Desde el sillón donde me hallaba podía divisar a través de la ventana la casa de los vecinos de enfrente, en la que diversas luces de colores se encendían y apagaban como si se tratara de una fiesta. Dejé de observar la casa para fijar la atención en mi anfitrión, quien me ilustraba sobre la catequesis en los documentos de Basilio de Cesarea (330-379), Ambrosio de Milán (333-397) y Gregorio de Nisa (335-394), pero cada vez que el sabio dejaba de hablar, las luces sicodélicas de sus vecinos me llevaban lejos de la charla erudita. Una pregunta temible cruzó entonces por mi mente: ¿Vivía el doctor Schroeder enfrente de una casa de diversión, de un antro cualquiera, de un lugar de mala nota? ¿Podían estar tan cerca el cielo y el infierno, la biblioteca y la bôite?
Habíamos pasado ya al capítulo de las grandes herejías y el teólogo alemán desenvainaba la Summa Theologica de Tomás de Aquino en cuanto ésta justifica cualquier tipo de represión, incluso el juicio seglar y la muerte, contra los culpables del pecado de herejía. Algo horrible ocurrió entonces: ya no fueron simplemente luces sino una música escandalosa lo que comenzó a interrumpir la lectura en latín que el teólogo no había terminado aún. En castellano, la supuesta música con un probable ritmo de valse hablaba de herejes. ¿Sería la casa de un teólogo rival? ¿Sería acaso el templo de una secta infernal? Lo peor de todo es que mi carro estaba estacionado justamente frente a la puerta de la casa maldita, y que al salir iba a tener que escuchar el resto. Una media hora más tarde me despedí.

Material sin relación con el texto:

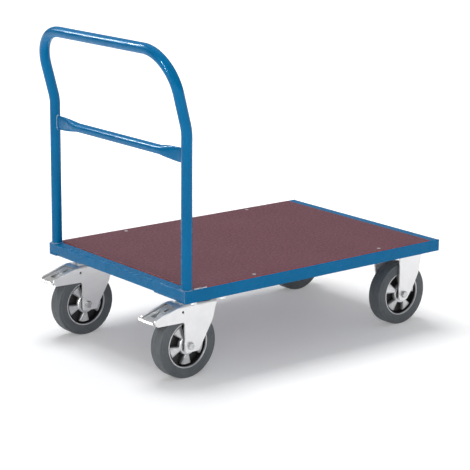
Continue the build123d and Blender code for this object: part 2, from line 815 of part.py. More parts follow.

Estaba entrando en mi carro cuando la puerta supuestamente maldita se abrió y dejó que se escuchasen por completo las voces desentonadas de dos grupos que cantaban al mismo tiempo. Uno de ellos decía: "Si te vas de mi lado, china hereje..." y el otro le replicaba: "Aaaaaquí está la Pasionaria/ los poetas cuando cantan...". "Vaya al diablo el perrito y la calandria..." Enfrente del grupo de jaranistas peruanos que luego apareció, no tuve menos que pensar que el mundo es un pañuelo y que ese pañuelo es peruano.